The University of North Alabama announced they would begin the six-year transition process of moving their athletic program from NCAA Division II to Division I this season.

UNA has been a dominant program in D-II for the last 40 years. With six national championships—three in football, two in basketball and one in volleyball—the Lions have had more success than most schools. Add their numerous Gulf South Conference titles and you have a stellar athletic program that is the pride of the Tennessee Valley, perhaps of Alabama or even the South. But even in the sports crazed South the move from Division II to Division I just doesn't seem to make sense.

Reason 1: Alabama is already home to 10 Division I athletics programs. Recruiting just got a lot more difficult, competitive and expensive. Convincing parents across the nation to send their child to Alabama or Auburn, easy. Convincing them to come to North Alabama, much more difficult. You're also looking at recruiting in a much greater area to secure the level of talent required to compete at the Division I level. Lastly, UNA currently has 47 D-I transfers on its roster, and accounts for a great deal of their most talented players. Transferring from D-I to D-II is easy. Moving from FBS to FCS, much more difficult.

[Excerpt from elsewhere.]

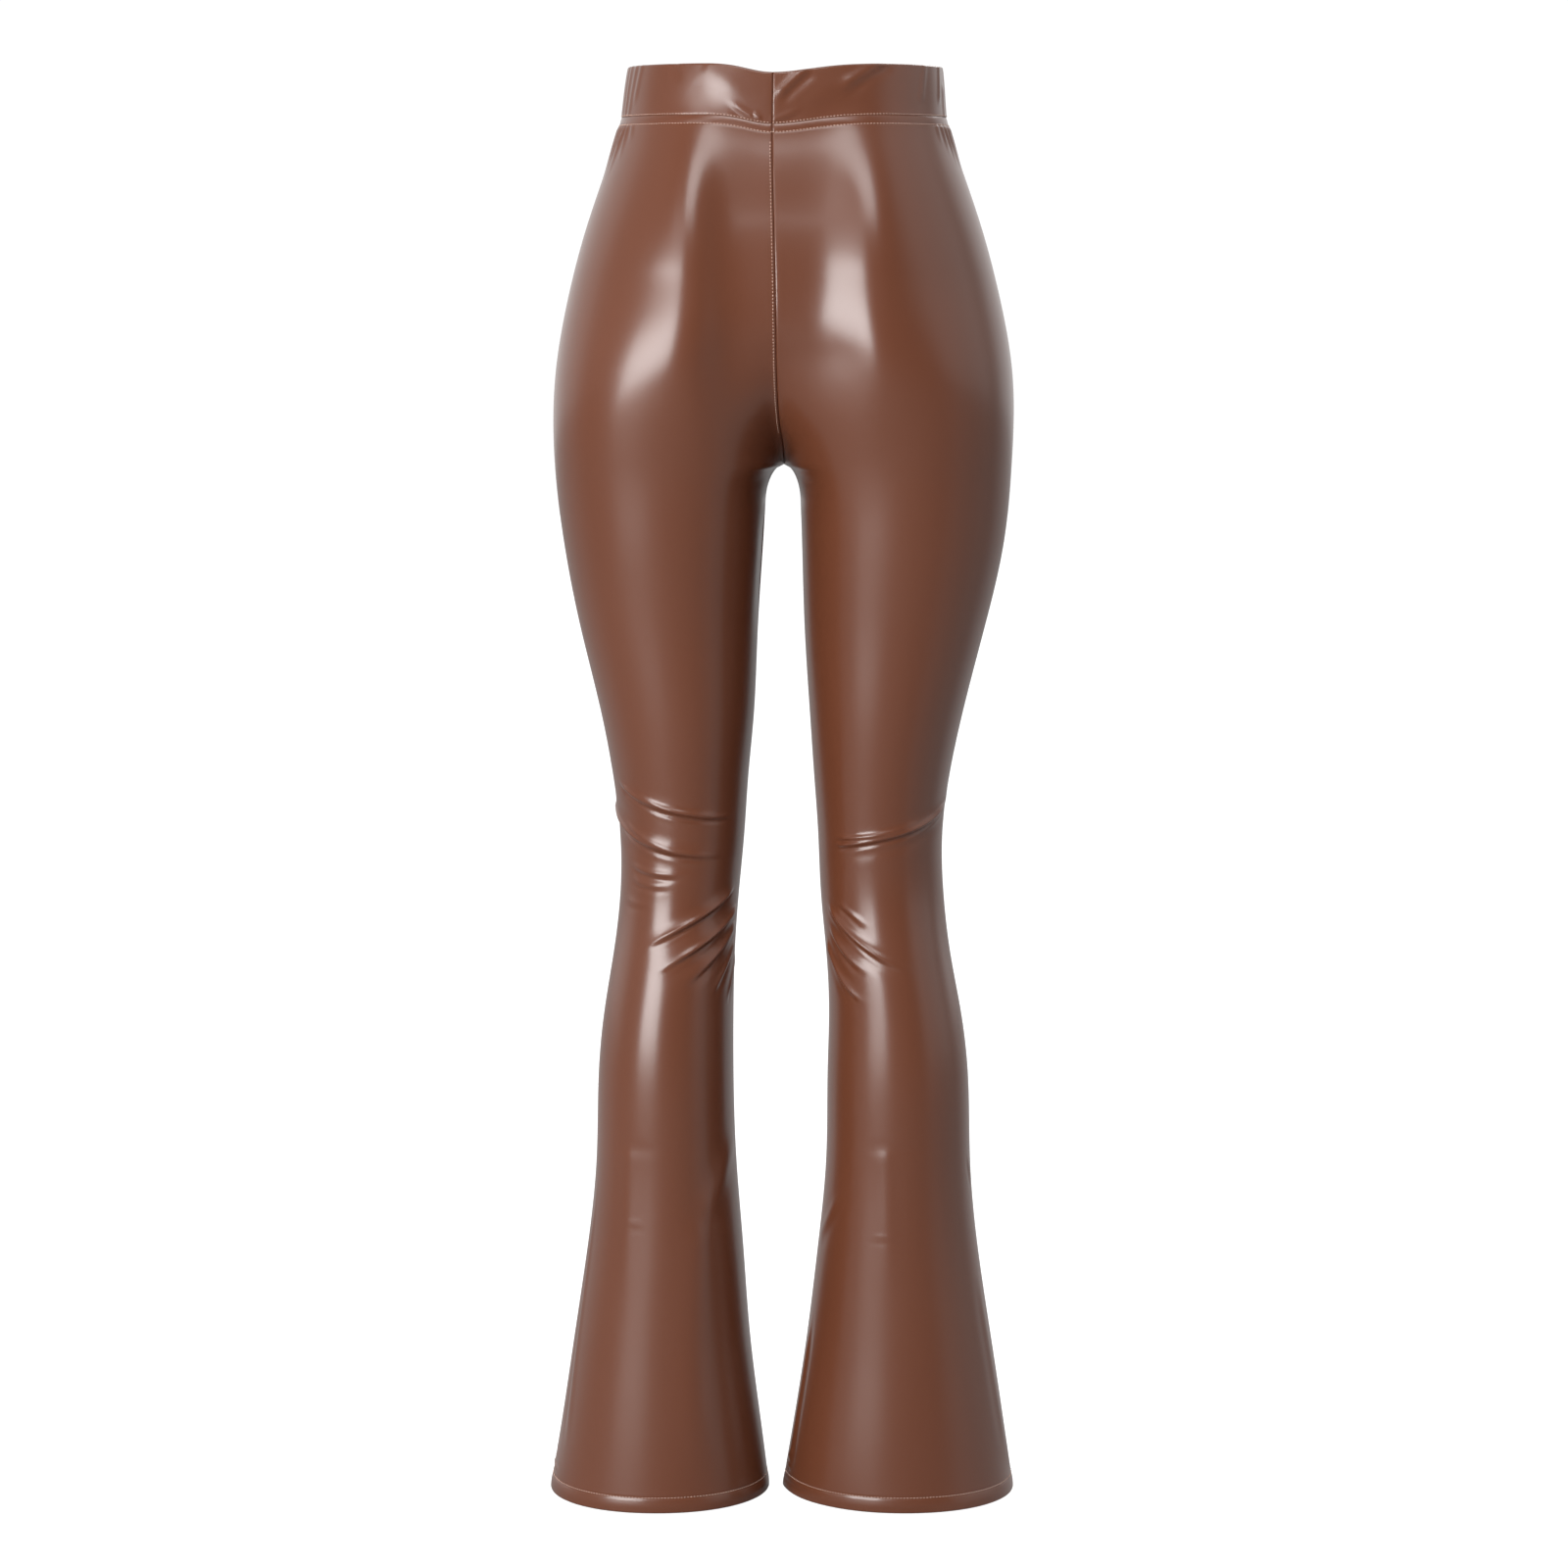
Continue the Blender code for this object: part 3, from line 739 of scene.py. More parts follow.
@dataclass(frozen=True)
class Mesher:
    """Turns grids of points into Blender meshes."""

    inner_step: int = 2

    def shell(self, name: str, outer: Array, inner: Array, flipped: bool) -> bpy.types.Mesh:
        """A closed wall between two grids, the inner one with fewer points.

        In words: quads over both grids, and a rim of five-sided faces, each with two steps of
        the outer grid's edge and one of the inner grid's.

        Args:
            name: Name of the mesh.
            outer: The outer grid, with an odd number of rows and columns.
            inner: The inner grid, the same size. Every second row and column is used.
            flipped: Whether the outer grid's quads face inwards as they come.

        Returns:
            The mesh, in metres about the waist line.
        """
        step = self.inner_step
        coarse = inner[::step, ::step]
        rows, columns = outer.shape[:2]
        fine_index = np.arange(rows * columns).reshape(rows, columns)
        coarse_index = np.arange(coarse.shape[0] * coarse.shape[1]).reshape(coarse.shape[:2])
        coarse_index = coarse_index + rows * columns
        quads = np.concatenate([self.quads(fine_index), self.quads(coarse_index)[:, ::-1]])
        fine_edge = self.edge_of(fine_index)
        coarse_edge = self.edge_of(coarse_index)
        rim = np.stack([
            np.roll(fine_edge, -2)[::step], np.roll(fine_edge, -1)[::step], fine_edge[::step],
            coarse_edge, np.roll(coarse_edge, -1),
        ], axis=1)
        if flipped:
            quads = quads[:, ::-1]
            rim = rim[:, ::-1]
        points = np.concatenate([outer.reshape(-1, 3), coarse.reshape(-1, 3)])
        return self.mesh(name, points, [quads, rim])

    @staticmethod
    def quads(index: Array) -> Array:
        """The quads of a grid of vertex numbers."""
        corners = (index[:-1, :-1], index[:-1, 1:], index[1:, 1:], index[1:, :-1])
        return np.stack(corners, axis=2).reshape(-1, 4)

    @staticmethod
    def edge_of(index: Array) -> Array:
        """The vertex numbers round a grid's edge, once round from its first corner."""
        return np.concatenate([index[0, :-1], index[:-1, -1], index[-1, :0:-1], index[:0:-1, 0]])

    @staticmethod
    def mesh(name: str, points: Array, face_sets: list[Array]) -> bpy.types.Mesh:
        """A smooth shaded mesh in metres about the waist line.

        Args:
            name: Name of the mesh.
            points: Places in millimetres, with z up from the waist's top edge.
            face_sets: Arrays of faces. All faces in one array have as many corners.

        Returns:
            The mesh.
        """
        placed = (points + (0, 0, TrouserForm.waist_line)) * MM
        corners = np.concatenate([faces.ravel() for faces in face_sets])
        sizes = np.concatenate([np.full(len(faces), faces.shape[1]) for faces in face_sets])
        mesh = bpy.data.meshes.new(name)
        mesh.vertices.add(len(placed))
        mesh.vertices.foreach_set("co", placed.astype(np.float32).ravel())
        mesh.loops.add(len(corners))
        mesh.loops.foreach_set("vertex_index", corners.astype(np.int32))
        mesh.polygons.add(len(sizes))
        mesh.polygons.foreach_set("loop_start", np.cumsum(sizes) - sizes)
        mesh.update(calc_edges=True)
        mesh.validate()
        mesh.shade_smooth()
        return mesh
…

Reason 2: UNA currently offers six men's and six women's sports. Division I requires seven for each sex. The sports most likely to be added are women's golf and men's rifle. Women's golf already has nearly 1,000 unused scholarships annually across the US. Adding a sport that other schools already have a hard time recruiting athletes to play just doesn't seem like a good idea.

Reason 3: This might be the biggest reason of all—money, money, and more money. The extra, and expanded, team travel. The mode of travel. UNA can put the football team on buses and road trip to their current conference rivals. That simply can't be done in the Ohio Valley Conference. Recruiting is more expensive with the additional area needed to be covered. Coaches salaries will be exorbitantly higher in Division I; the average head football coach's salary in D-II is $75,000 while the average salary in D-I is $1.3 million. Add to that the increased facility requirements and UNA isn't just making a big jump, it's a quantum leap.

The loss of long-time Division II rivals like West Alabama, Delta State and Valdosta State may, in time, be replaced by new ones in Division I. But it will take much longer and a lot more money to take the Lions to the level of athletic success in Division I that they have enjoyed over the last 40 years in Division II.